> **Directive**:
Lines containing the word "picture" should be extracted in full.

==================================================

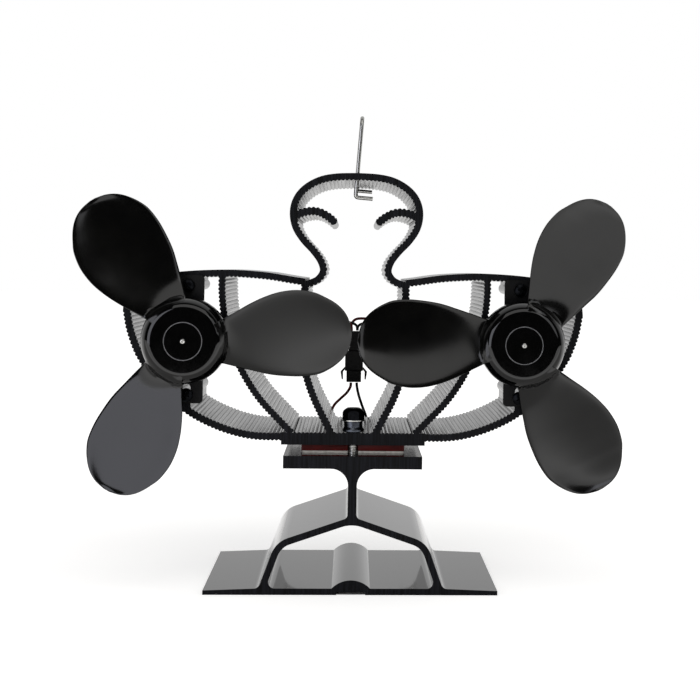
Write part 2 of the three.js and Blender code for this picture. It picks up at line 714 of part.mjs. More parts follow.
function heat_sink() {
  const right_half = [
    wall(bowl_line, bowl_wall),
    wall(arm_line, arm_wall),
    wall(bowl_curve(mid_rib_shares, 0, fan_x - can_radius), mid_rib_wall),
    wall(bowl_curve(inner_rib_shares, neck_x), inner_rib_wall),
    wall(head_curve(head_shares), head_wall),
    wall(head_curve(horn_shares), horn_wall, true),
    ...bosses(),
  ];
  const outlines = [plate_outline(), ...right_half, ...right_half.map(flipped)];
  const clamp_bore = bore_radius(clamp_screw_radius + seat_gap, small_sides);
  const clamp_holes = clamp_ends.map(([, y]) => (
    upright(rod(clamp_bore, sink_bottom - overrun, plate_top + overrun, small_sides)).translate(0, y, 0)));
  const head_top = neck_z + head_height;
  const handle_holes = [-handle_hole_y, handle_hole_y].map((y) => (
    upright(rod(handle_hole_radius, head_top - head_wall, head_top + head_wall, small_sides))
      .translate(0, y, 0)));
  const screw_bore = bore_radius(bracket_screw_radius + seat_gap, wire_sides);
  const screw_end = sink_front + bracket_screw_length - bracket_thickness + seat_gap;
  const screw_holes = [-fan_x, fan_x].flatMap((x) => boss_heights.map(([, z]) => (
    rod(screw_bore, sink_front - overrun, screw_end, wire_sides).translate(x, 0, z))));
  return carved(
    outlines.map((outline) => prism(outline, sink_front, sink_back)),
    [...clamp_holes, ...handle_holes, ...screw_holes]);
}

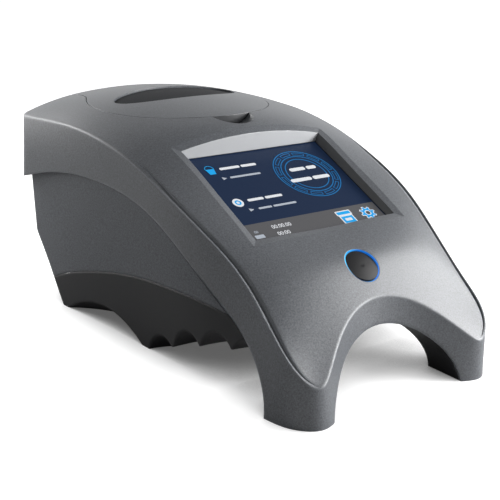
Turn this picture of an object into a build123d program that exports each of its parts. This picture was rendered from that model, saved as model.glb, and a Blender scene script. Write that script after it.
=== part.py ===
from build123d import *
import math
import os

os.makedirs("parts", exist_ok=True)

# Frame: X across, front towards -Y, +Z up, origin on the bench under the middle of the case

# Plan outline of the case: where its stations lie, and its half widths at the bench and up high
nose_y = -89.35
nose_hollow_x = 20.6
nose_hollow_depth = 4.1
leg_inner_x = 36.0
leg_inner_depth = 13.2
leg_front_y = -105.0
leg_tip_x = 43.9
leg_shoulder_x = 51.9
leg_shoulder_y = -100.0
leg_back_y = -84.7
waist_y = -45.0
nose_draft = 0.11
tip_lean = 0.6
nose_draft_z = 10.0
middle_y = -4.0
lid_side_y = 38.0
rear_corner_y = 96.0
rear_y = 105.0
leg_half_low = 56.0
leg_half_high = 51.0
waist_half_low = 56.3
waist_half_high = 58.3
middle_half_low = 57.0
middle_half_high = 60.5
lid_side_half_low = 60.5
lid_side_half_high = 60.6
rear_half_low = 64.6
rear_half_high = 62.8
outline_high_z = 96.0
case_corner_radius = 6.0

# Crowned top: height on the middle line and at the edge at stations along the case
nose_crown_z = 26.2
nose_edge_z = 15.5
nose_fullness = 2.1
lead_length = 9.0
lead_crown_fall = 6.6
lead_edge_fall = 9.6
arch_crown_y = -86.5
arch_crown_z = 38.9
arch_edge_z = 34.3
arch_fullness = 0.83
arch_crown_half = 53.5
button_y = -75.9
button_crown_z = 50.0
button_edge_z = 42.3
button_crown_half = 55.0
button_fullness = 0.4
window_low_y = -58.1
window_low_crown_z = 58.9
window_low_edge_z = 55.7
window_low_fullness = -0.9
window_low_groove = 0.9
window_mid_y = -24.6
window_mid_crown_z = 77.0
window_mid_edge_z = 72.7
window_mid_fullness = 0.7
window_mid_groove = 0.6
window_high_y = 2.2
window_high_crown_z = 91.6
window_high_edge_z = 81.2
lid_front_crown_y = 28.0
lid_front_crown_z = 96.3
lid_front_edge_z = 86.2
summit_y = 54.0
summit_crown_z = 98.0
summit_edge_z = 87.7
tail_crown_y = 80.0
tail_crown_z = 96.6
tail_edge_z = 85.8
rear_crown_z = 92.6
rear_edge_z = 84.2
trail_crown_fall = 2.0
trail_edge_fall = 1.6

# Walls, gaps and fits
cover_wall = 2.6
crown_wall = 3.0
nose_wall = 1.2
housing_wall = 2.5
base_wall = 3.0
seam_gap = 0.4
screw_clearance = 0.2
fit_gap = 0.3
panel_step = 0.25
parting_gap = 0.05
pin_gap = 0.05

# Shallow groove along the front half of the top edge
groove_lip = 0.7
groove_width = 1.8
groove_depth = 1.1
groove_end_x = 44.0
groove_rear_y = 0.2

# Ends of the blocks that cut and trim, beyond the case on every side
case_reach = 80.0
front_reach_y = -120.0
rear_reach_y = 112.0
cut_floor_z = -20.0
low_end_z = -4.0
under_leg_z = -6.0
under_case_z = -12.0
fitting_top_z = 104.0
sky_z = 120.0

# Side view of the parting lines
corner_y = -60.0
corner_z = 34.5
skirt_front_y = -43.0
skirt_front_z = 45.0
skirt_middle_y = -13.0
skirt_middle_z = 61.0
skirt_peak_y = 35.0
skirt_peak_z = 67.6
skirt_back_y = 69.5
skirt_back_z = 63.2
skirt_tail_y = 93.0
skirt_tail_z = 56.3
skirt_rear_z = 50.6
skirt_flange = 2.0
flange_start_y = 12.0
grip_front_y = -42.4
grip_front_z = 35.1
grip_middle_y = -20.8
grip_middle_z = 33.8
grip_side_y = 8.0
grip_side_z = 30.3
grip_thumb_y = 41.0
grip_thumb_z = 22.6
grip_tail_y = 60.5
grip_tail_z = 16.0
grip_rear_y = 72.0
grip_rear_z = 10.8
leg_curve_y = -74.4
leg_curve_z = 23.9
leg_low_z = 10.0
leg_low_shift = 1.3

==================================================

> **Answer to this task**:
Write part 2 of the three.js and Blender code for this picture. It picks up at line 714 of part.mjs. More parts follow.
Turn this picture of an object into a build123d program that exports each of its parts. This picture was rendered from that model, saved as model.glb, and a Blender scene script. Write that script after it.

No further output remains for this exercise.